Study to examine USPS partial-privatization
An upcoming study from the National Academy of Public Administration examines the benefits of partially privatizing the financially ailing U.S. Postal Service, which lost $16 billion dollars in fiscal year 2012 alone.
The study will look to a "hybrid model" that would allow private companies to deliver parcels up until the "last delivery mile," according to the Washington Post. A Postal Service letter carrier would still be responsible for that last mile, physically delivering letters and packages to their recipients.
"Just as private companies innovate and share supply chains in high-tech, automobile, and other industries today, the market will drive efficiencies in the postal network," a group of privatization proponents wrote in a paper previewing the study.
Retaining the letter carrier for the "last delivery mile" would ensure that "the trusted letter carrier would remain the face of the U.S. Postal Service," while also facilitating "greater efficiency and innovation," the proponents wrote.

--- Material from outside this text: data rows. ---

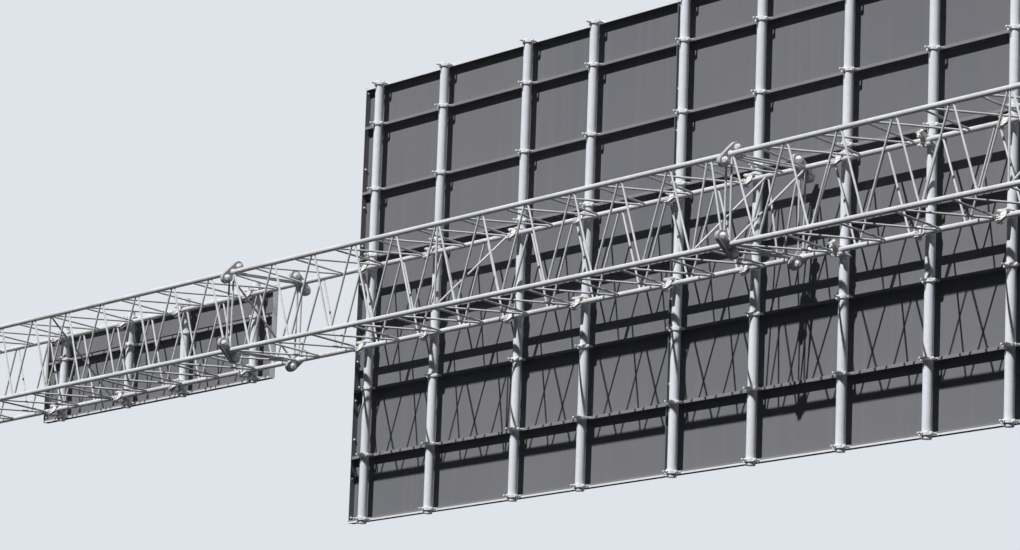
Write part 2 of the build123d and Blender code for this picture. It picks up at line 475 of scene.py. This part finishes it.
# A rod between two chords, cut to their round faces, with a weld bead round each end
def weldedRod(shape, start, end, firstChord, secondChord):
    run = (end - start).normalized()
    sideways, upward = sidesOf(run)
    sink, sides = lattice["rodSink"], lattice["beadSides"]
    turns = [lattice["beadTurn"] + 2 * math.pi * step / sides for step in range(sides)]
    rows = []
    for chord, out in ((firstChord, run), (secondChord, -run)):
        landing = []
        for point in ring(start, sideways, upward, lattice["rodRadius"], lattice["rodSides"]):
            offset = point - chord
            offset.x = 0
            level = Vector((0, out.y, out.z))
            a, b = level.dot(level), 2 * offset.dot(level)
            c = offset.dot(offset) - lattice["chordRadius"] ** 2
            reach = (-b + math.sqrt(max(b * b - 4 * a * c, 0))) / (2 * a)
            landing.append(point + out * reach)
        rows.append(landing)
    skin(shape, [[p - run * sink for p in rows[0]], [p + run * sink for p in rows[1]]])
    for landing, out in ((rows[0], run), (rows[1], -run)):
        middle = sum(landing, Vector()) / len(landing)
        bead = []
        for point in landing:
            away = point - middle
            away = (away - out * away.dot(out)).normalized()
            size = lattice["beadRadius"] * random.uniform(*lattice["beadVariation"])
            bead.append([
                point + away * (size * math.cos(a) * lattice["beadWidth"])
                + out * (size * math.sin(a) * lattice["beadLength"]) for a in turns
            ])
        skin(shape, bead, looped=True)


# A chord between its end plates, with the weld that joins it to each of them
def chordTube(shape, y, z):
    first, last = lattice["plate"], sectionLength - lattice["plate"]
    tube = [(0, lattice["chordRadius"]), (last - first, lattice["chordRadius"])]
    turned(shape, Vector((first, y, z)), along, tube, lattice["chordSides"])
    for end, out in ((first, 1), (last, -1)):
        turned(shape, Vector((end, y, z)), along * out, lattice["collar"], lattice["chordSides"])


# Two chords with lacing and uprights between them
def uprightFace(shape, y, startsLow, places):
    face = lattice["chordRadius"]
    low, high = Vector((0, y, 0)), Vector((0, y, topZ))
    runs = zigzag(startsLow) + [(place, place) for place in places]
    for first, second in runs:
        weldedRod(shape, Vector((first, y, face)), Vector((second, y, topZ - face)), low, high)
    for z in (0, topZ):
        chordTube(shape, y, z)


# Lacing and end struts between the front and the back chord
def levelFace(shape, z, startsFront, places):
    face = lattice["chordRadius"]
    near, far = Vector((0, frontY, z)), Vector((0, backY, z))
    runs = zigzag(startsFront) + [(place, place) for place in places]
    for first, second in runs:
        weldedRod(shape, Vector((first, frontY + face, z)), Vector((second, backY - face, z)), near, far)


# Diagonals across the beam, from the front bottom chord up to the back top chord
def crossFace(shape, places):
    face = lattice["chordRadius"] * math.sqrt(0.5)
    for place in places:
        weldedRod(
            shape, Vector((place, frontY + face, face)), Vector((place, backY - face, topZ - face)),
            Vector((0, frontY, 0)), Vector((0, backY, topZ)),
        )


# One section in its five faces, each of them a piece
def makeSection(side, start, turnedOver):
    nodes = lacingNodes()
    lastEvenNode = nodes[-3]
    ends = [lattice["endFrame"], sectionLength - lattice["endFrame"]]
    middle = [nodes[lattice["middleFrameHalfBays"]]]
    diagonals = [lattice["endNode"]] + middle + [lastEvenNode]
    # the middle section lacks the first of its diagonals
    if side == "middle":
        diagonals = diagonals[1:]
    faces = {
        "front_side": lambda shape: uprightFace(shape, frontY, False, ends + middle),
        "back_side": lambda shape: uprightFace(shape, backY, True, ends),
        "top_lacing": lambda shape: levelFace(shape, topZ, False, ends),
        "bottom_lacing": lambda shape: levelFace(shape, 0, True, ends),
        "cross_bracing": lambda shape: crossFace(shape, diagonals),
    }
    swapped = {"top_lacing": "bottom_lacing", "bottom_lacing": "top_lacing"}
    for faceName, make in faces.items():
        shape = bmesh.new()
        make(shape)
        # swung half round, so that it starts on the other chord
        if turnedOver:
            for corner in shape.verts:
                corner.co = Vector((start + sectionLength - corner.co.x, corner.co.y, topZ - corner.co.z))
            faceName = swapped.get(faceName, faceName)
        else:
            bmesh.ops.translate(shape, verts=shape.verts, vec=(start, 0, 0))
        node = f"{side}_section_{faceName}"
        keepPiece(shape, f"welded_{node}", [latticeZinc], [node])


for number, side in enumerate(sectionNames):
    makeSection(side, sectionLength * number, side == "left")
print("lattice sections welded")

# The chords' end plates and their M24 bolts
endPlate = {
    "width": 0.074,
    "thickness": lattice["plate"],
    "ease": 0.0015,
    "arcSteps": 16,
    "boltPitch": 0.128,
    "holeRadius": 0.013,
    "holeSteps": 24,
    "flats": 0.036,
    "headHeight": 0.015,
    "nutHeight": 0.019,
    "stub": 0.012,
    "stubRadius": 0.012,
    "washer": (0.022, 0.004),
}
# Each chord's place, and the lean of its plates in degrees
plateCorners = [
    (frontY, 0, -45), (frontY, topZ, 45), (backY, 0, 45), (backY, topZ, -45),
]


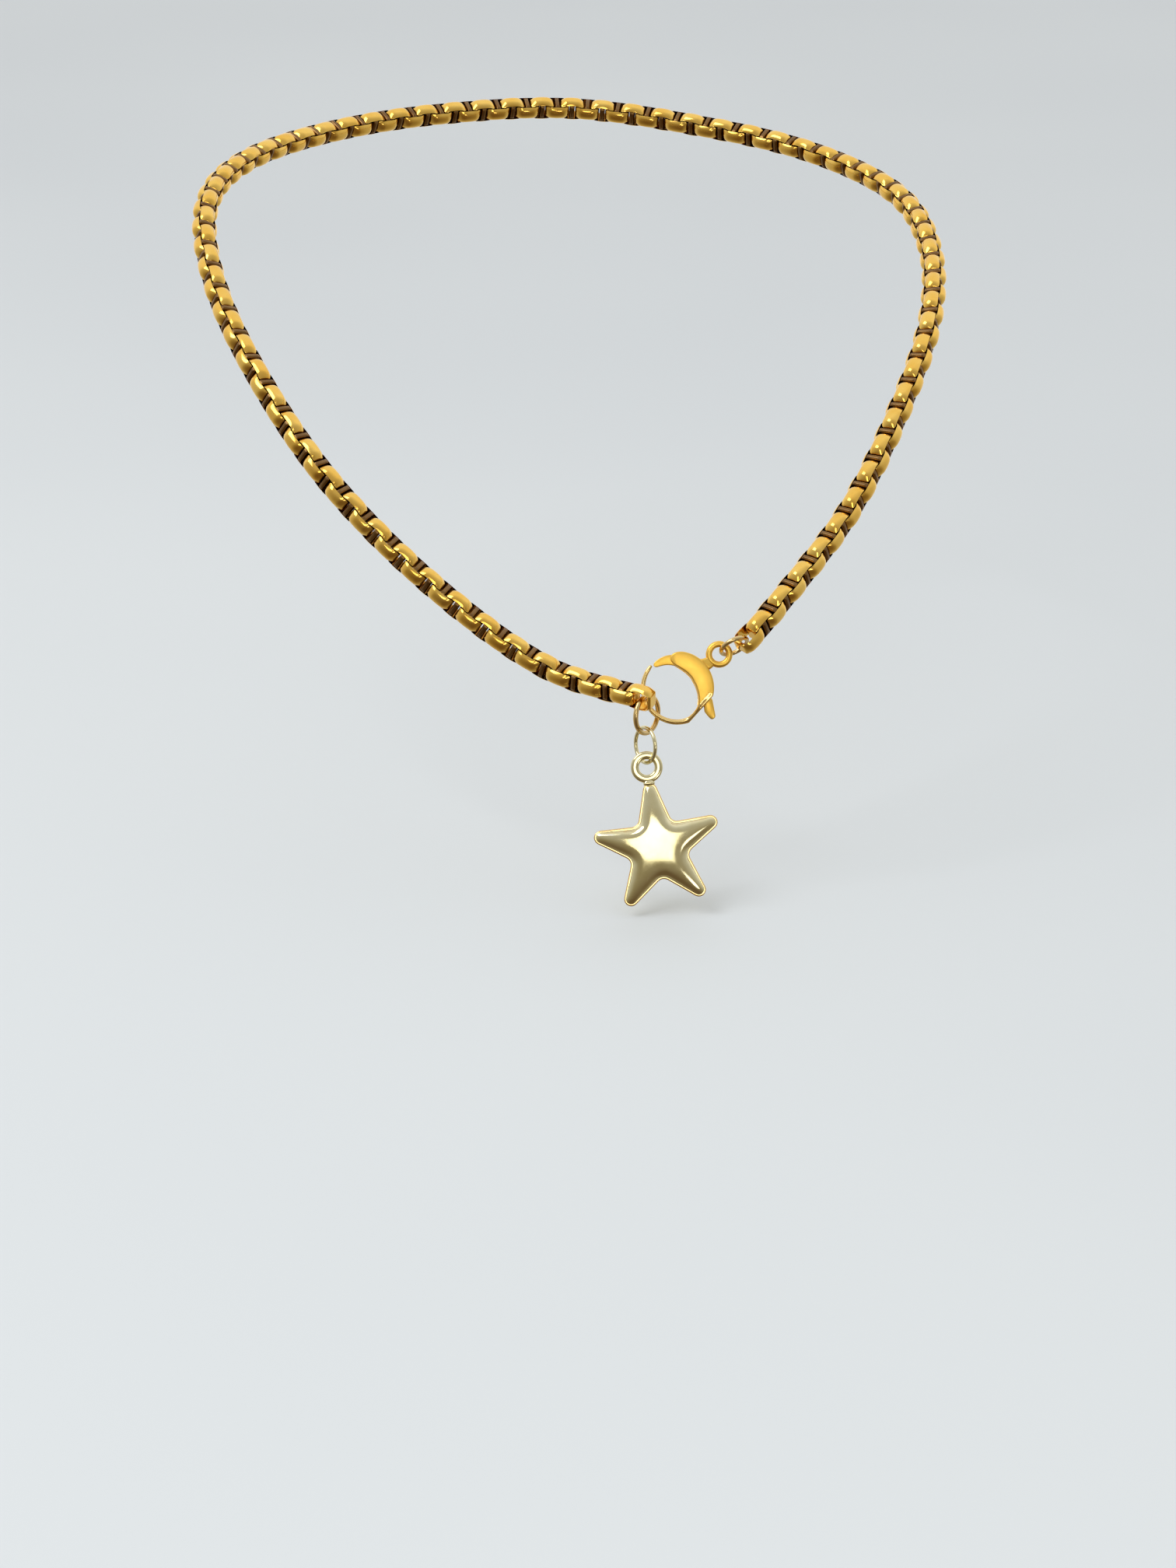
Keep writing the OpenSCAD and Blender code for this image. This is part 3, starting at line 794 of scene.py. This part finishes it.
def star_outline(arc=8, straight=9):
    """The rounded star's outline in mm, listed anticlockwise from its top point."""
    arm = math.radians(HALF_ANGLE)
    corner_r = STAR_R + TIP_R * (1 / math.sin(arm) - 1)
    dip = corner_r * math.sin(arm) / math.sin(math.radians(36 + HALF_ANGLE))
    # ten sharp corners, tips and dips by turns, which arcs then round off
    corners = []
    for k in range(10):
        a = math.radians(90 + 36 * k)
        corners.append((corner_r if k % 2 == 0 else dip) * np.array([math.cos(a), math.sin(a)]))
    arcs = []
    for k in range(10):
        b = corners[k]
        u, v = corners[k - 1] - b, corners[(k + 1) % 10] - b
        u, v = u / np.linalg.norm(u), v / np.linalg.norm(v)
        half = math.acos(u @ v) / 2
        r = TIP_R if k % 2 == 0 else DIP_R
        middle = b + (u + v) / np.linalg.norm(u + v) * r / math.sin(half)
        first = b + u * r / math.tan(half) - middle
        last = b + v * r / math.tan(half) - middle
        turn = math.pi - 2 * half
        arcs.append([middle + (first * math.sin(turn * (1 - t)) + last * math.sin(turn * t))
                     / math.sin(turn) for t in np.linspace(0, 1, arc)])
    outline = []
    for k in range(10):
        start, end = arcs[k][-1], arcs[(k + 1) % 10][0]
        outline += arcs[k]
        outline += [start + (end - start) * t for t in np.linspace(0, 1, straight + 2)[1:-1]]
    return np.array(outline)


def puffed(outline, places):
    """Height, from 0 at the outline to 1 in the middle, of a sheet held at the outline and
    blown up. It rounds over near the outline and falls gently towards the arms' tips."""
    cell = PUFF_CELL
    low = outline.min(axis=0) - 2 * cell
    size = ((outline.max(axis=0) + 2 * cell - low) / cell).astype(int) + 1
    x = low[0] + cell * np.arange(size[0])[:, None] + np.zeros(size)
    y = low[1] + cell * np.arange(size[1])[None, :] + np.zeros(size)
    inside = np.zeros(size, bool)
    for (ax, ay), (bx, by) in zip(outline, np.roll(outline, -1, axis=0)):
        if ay != by:
            inside ^= ((ay > y) != (by > y)) & (x < (bx - ax) * (y - ay) / (by - ay) + ax)
    height = np.zeros(size)
    # each point settles near the mean of its four neighbours
    stiff = 4 + (cell / SHOULDER) ** 2
    for _ in range(PUFF_STEPS):
        around = height[:-2, 1:-1] + height[2:, 1:-1] + height[1:-1, :-2] + height[1:-1, 2:]
        blown = (around + cell * cell) / stiff
        height[1:-1, 1:-1] = np.where(inside[1:-1, 1:-1], blown, 0)
    height = (height / height.max()) ** PUFF_POWER
    height *= 1 - ARM_FALL * (x * x + y * y) / STAR_R ** 2
    at = (places - low) / cell
    i, f = np.floor(at).astype(int), at - np.floor(at)
    i = np.clip(i, 0, np.array(size) - 2)
    value = 0
    for dx in (0, 1):
        for dy in (0, 1):
            weight = np.abs(1 - dx - f[:, 0]) * np.abs(1 - dy - f[:, 1])
            value = value + weight * height[i[:, 0] + dx, i[:, 1] + dy]
    return np.clip(value, 0, 1)


def star_place(points):
    """Points of the star's own frame, in mm, as points of the CAD frame in metres."""
    return to_world(np.asarray(points) @ STAR_AXES + STAR_MIDDLE)


def add_star_half(node, side):
    """The front shell, or with side -1 the back shell: a rim and a puffed face inside it."""
    outline = star_outline()
    rim = [np.column_stack([inset(outline, d), np.full(len(outline), z)]) for d, z in RIM]
    edge = rim[-1][:, :2]
    places = np.concatenate([edge * share for share in FACE_SHARES])
    border = inset(outline, RIM_INSET)
    lift, base = (PUFF_RISE * puffed(border, spots) for spots in (places, edge))
    face = np.column_stack([places, RIM_RISE + lift])
    inner = np.split(face, len(FACE_SHARES))
    rim[-1][:, 2] = RIM_RISE + base
    points, faces = loft(rim + inner)
    points[:, 2] *= side
    piece = add_mesh(node + "_fine", star_place(points), faces, STAR_GOLD, sharp=60)
    # the rim bands take the warmer rim colour, a painted reflection along the edge
    piece.data.materials.append(STAR_RIM_REFLECTION)
    for polygon in piece.data.polygons[:len(outline) * RIM_BANDS]:
        polygon.material_index = 1
    stand_for(piece, node)


def add_star_bail():
    ring = ring_shape(BAIL_AT, BAIL_R, BAIL_HALF_W, BAIL_HALF_T, squareness=BAIL_SQUARENESS)
    collar = [[(x, y, z) for x, z, _ in rounded_box_row(half_w, half_t, COLLAR_CORNER, 0, 5)]
              for y, half_w, half_t in COLLAR]
    points, faces = joined([ring, loft(collar)])
    piece = add_mesh("star_bail_fine", star_place(points), faces, STAR_GOLD)
    stand_for(piece, "star_bail")


def star_frame():
    """Middle of the star in the chest frame, from its CAD halves, and its axes there."""
    points = np.concatenate([[v.co[:] for v in frame["nodes"][node].data.vertices]
                             for node in ("star_front", "star_back")])
    points = to_chest(points)
    c, s = math.cos(math.radians(STAR_TURN)), math.sin(math.radians(STAR_TURN))
    axes = np.array([(c, s, 0), (-s, c, 0), (0, 0, 1)])
    own = points @ axes.T
    middle = (own.min(axis=0) + own.max(axis=0)) / 2
    middle[1] = own[:, 1].max() - STAR_R
    return middle @ axes, axes


STAR_MIDDLE, STAR_AXES = star_frame()


# ---------------------------------------------------------------- stage
FLOOR_BELOW = 0.002
FLOOR_SIZE = 3.0
FLOOR_PATCH_SCALE = 3
FLOOR_TONES = [(NOISE_LOW, (0.72, 0.76, 0.79)), (NOISE_HIGH, (0.76, 0.80, 0.825))]
FLOOR_ROUGHNESS = 0.75
# place, target, size, power in watts and colour of each soft light
LIGHTS = {
    "front": ((0.0, -0.80, 0.19), (0.016, -0.16, -0.1), (0.23, 0.2), 0.32, (1.0, 0.97, 0.82)),
    "key": ((-0.55, -0.45, 0.75), (0, -0.1, -0.05), (0.6, 0.5), 3.0, (0.97, 0.98, 1.0)),
    "window": ((0.23, -0.71, -0.03), (0.02, -0.155, -0.08), (0.18, 0.13), 0.16,
               (1.0, 1.0, 0.98)),
}
# the world's brightness, the place of its tones (a level, a share of the height and a share of
# the distance behind), and the tones from towards the viewer and below to above and behind
WORLD_STRENGTH = 0.9
WORLD_LEVEL = 0.5
WORLD_UP = 0.32
WORLD_BACK = 0.38
WORLD_TONES = [(0.04, (0.17, 0.12, 0.07)), (0.22, (0.34, 0.30, 0.21)), (0.36, (0.50, 0.48, 0.42)),
               (0.55, (0.62, 0.62, 0.60)), (0.80, (1.0, 1.0, 1.0))]


def add_floor():
    """A plain pale floor just below the star."""
    low = CAD_BOX[0][2] - FLOOR_BELOW
    size = FLOOR_SIZE
    points = [(-size, -size, low), (size, -size, low),
              (size, size * 2, low), (-size, size * 2, low)]
    material, tree, shader = node_material("floor")
    color = ramp(tree, noise(tree, FLOOR_PATCH_SCALE, 2), FLOOR_TONES)
    tree.links.new(color, shader.inputs["Base Color"])
    shader.inputs["Roughness"].default_value = FLOOR_ROUGHNESS
    floor = add_mesh("floor", points, [(0, 1, 2, 3)], material)
    floor.visible_glossy = False


def add_area(name, place, target, size, power, color):
    data = bpy.data.lights.new(name, "AREA")
    data.shape = "RECTANGLE"
    data.size, data.size_y = size
    data.energy = power
    data.color = color
    light = bpy.data.objects.new(name, data)
    light.location = place
    aim = Vector(target) - Vector(place)
    light.rotation_euler = aim.to_track_quat("-Z", "Y").to_euler()
    light.visible_camera = False
    bpy.context.scene.collection.objects.link(light)


def add_world():
    """Pale above and behind, darker towards the viewer and below."""
    world = bpy.data.worlds.new("studio")
    bpy.context.scene.world = world
    world.use_nodes = True
    tree = world.node_tree
    background = tree.nodes["Background"]
    place = add_node(tree, "ShaderNodeTexCoord")
    split = add_node(tree, "ShaderNodeSeparateXYZ")
    tree.links.new(place.outputs["Generated"], split.inputs["Vector"])
    height = add_node(tree, "ShaderNodeMath", {1: WORLD_UP, 2: WORLD_LEVEL},
                      operation="MULTIPLY_ADD")
    tree.links.new(split.outputs["Z"], height.inputs[0])
    behind = add_node(tree, "ShaderNodeMath", {1: WORLD_BACK}, operation="MULTIPLY_ADD")
    tree.links.new(split.outputs["Y"], behind.inputs[0])
    tree.links.new(height.outputs["Value"], behind.inputs[2])
    sky = ramp(tree, behind.outputs["Value"], WORLD_TONES)
    tree.links.new(sky, background.inputs["Color"])
    background.inputs["Strength"].default_value = WORLD_STRENGTH


add_camera()
add_chain()
add_wire_ring("end_ring", RING_GOLD, (-0.3, 0.2, -1))
add_wire_ring("clasp_jump_ring", RING_GOLD, (0.2, -0.3, -1))
add_wire_ring("pendant_ring", STAR_GOLD, (-0.2, 0.1, -1))
add_clasp_body()
add_clasp_lever()
add_star_half("star_front", 1)
add_star_half("star_back", -1)
add_star_bail()
# the pin and the spring keep their CAD shape
for cad_node, own_material in (("clasp_pin", CLASP_GOLD), ("clasp_spring", SPRING_STEEL)):
    cad = frame["nodes"][cad_node]
    cad.data.materials.clear()
    cad.data.materials.append(own_material)
add_floor()
add_world()
for light_name, light_settings in LIGHTS.items():
    add_area(light_name, *light_settings)
bpy.context.scene.view_settings.view_transform = "Standard"
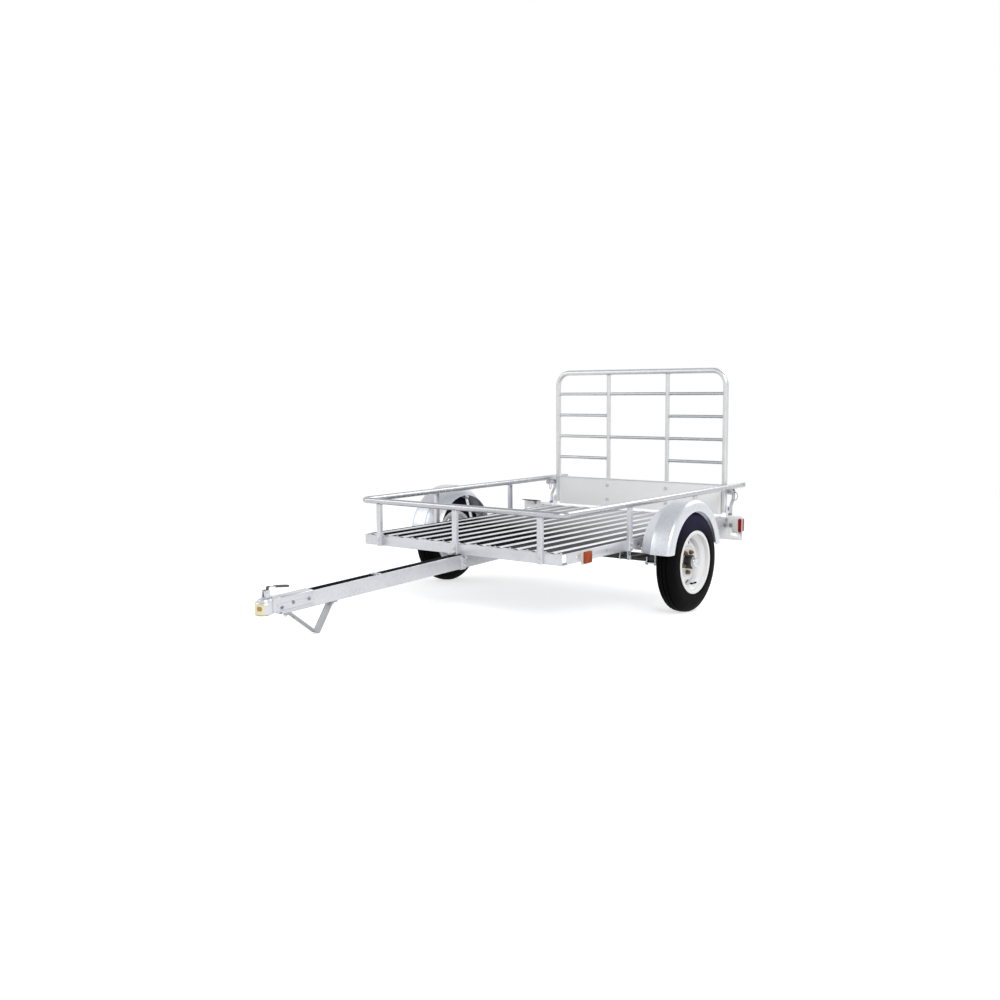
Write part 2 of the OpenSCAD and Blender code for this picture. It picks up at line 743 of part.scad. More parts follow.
// Drawn-back spring pins that lock the gate, on tabs under the side rails
module gate_latches() {
    tab_t = 3;
    low = rail_z - rail_r - 34;
    top = rail_z - rail_r - fine;
    tip = gate_w / 2 + 6;
    color([0.7, 0.68, 0.55]) both() {
        block([gate_x - 14, rail_y - tab_t / 2, low], [gate_x + 70, rail_y + tab_t / 2, top]);
        along_y(gate_x, low + 16, tip, rail_y + 24, 5);
        along_y(gate_x, low + 16, rail_y + 12, rail_y + 15, 9);
    }
}

parked() tongue();
parked() tongue_saddle();
parked() coupler_body();
parked() coupler_clamp();
parked() coupler_latch();
parked() tongue_stand();
parked() front_beam();
parked() rear_beam();
parked() side_beam();  // left_side_beam
parked() mirror([0, 1, 0]) side_beam();  // right_side_beam
parked() cross_members();
parked() floor_panels();
parked() front_rail();
parked() side_rail();  // left_rail
parked() mirror([0, 1, 0]) side_rail();  // right_rail
parked() front_posts();
parked() side_posts();  // left_posts
parked() mirror([0, 1, 0]) side_posts();  // right_posts
parked() rear_stays();
parked() rear_bracket();  // left_rear_bracket
parked() mirror([0, 1, 0]) rear_bracket();  // right_rear_bracket
parked() number_plate_bracket();
parked() tail_lamps();
parked() side_markers();
parked() fender();  // left_fender
parked() mirror([0, 1, 0]) fender();  // right_fender
parked() fender_brackets();
parked() fender_stays();
parked() axle();
parked() leaf_springs();
parked() spring_hangers();
parked() axle_clamps();
parked() hub();  // left_hub
parked() mirror([0, 1, 0]) hub();  // right_hub
parked() rim();  // left_rim
parked() mirror([0, 1, 0]) rim();  // right_rim
parked() tyre();  // left_tyre
parked() mirror([0, 1, 0]) tyre();  // right_tyre
parked() gate_hoop();
parked() gate_uprights();
parked() gate_rungs();
parked() gate_panel();
parked() gate_latches();
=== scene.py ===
"""Utility trailer: its finished look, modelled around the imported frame."""
import json
import math

import bpy
from bpy.props import FloatProperty, FloatVectorProperty, IntProperty, PointerProperty
from mathutils import Matrix, Vector


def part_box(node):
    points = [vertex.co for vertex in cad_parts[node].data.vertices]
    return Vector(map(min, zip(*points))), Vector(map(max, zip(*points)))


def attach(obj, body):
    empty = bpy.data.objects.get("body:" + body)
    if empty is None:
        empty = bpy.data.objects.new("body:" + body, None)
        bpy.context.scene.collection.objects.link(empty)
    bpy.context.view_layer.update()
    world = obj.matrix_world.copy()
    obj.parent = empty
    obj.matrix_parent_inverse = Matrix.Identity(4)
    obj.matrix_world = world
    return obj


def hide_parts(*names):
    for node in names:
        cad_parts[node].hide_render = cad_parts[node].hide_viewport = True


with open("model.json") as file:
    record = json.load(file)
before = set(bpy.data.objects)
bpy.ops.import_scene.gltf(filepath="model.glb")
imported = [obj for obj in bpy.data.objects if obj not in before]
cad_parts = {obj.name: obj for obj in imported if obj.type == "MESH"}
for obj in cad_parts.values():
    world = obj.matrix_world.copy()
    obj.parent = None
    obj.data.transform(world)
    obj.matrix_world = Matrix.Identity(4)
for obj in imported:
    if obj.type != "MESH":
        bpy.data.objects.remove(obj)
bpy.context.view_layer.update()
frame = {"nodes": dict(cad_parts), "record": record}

bl_info = {
    "name": "Utility Trailer",
    "version": (1, 0, 0),
    "blender": (4, 5, 0),
    "location": "View3D > Sidebar > Trailer",
    "description": "Models the finished look of a galvanised utility trailer around its packed frame",
    "category": "Add Mesh",
}


# Places. Pieces are drawn on a level trailer, in metres: x forward from the axle, y left, z up from
# the ground. PARKED turns that about the axle until the trailer stands nose down on its stand.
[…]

The Postal Service has languished in recent years due to a changing information technology landscape that has sapped much of the agency's previously robust revenue stream - people who previously purchased postage to send letters can now send e-mail free of charge, for example.
Many conservatives have pitched privatization as a cure for what ails the venerable institution, but congressional Democrats and postal unions, which could lose thousands of members, have objected.
The previous Congress failed to reach an agreement on reforming the USPS, with disputes over employee benefits, labor contracts, Saturday delivery, and other service cuts creating a rift that proved too wide for lawmakers to bridge.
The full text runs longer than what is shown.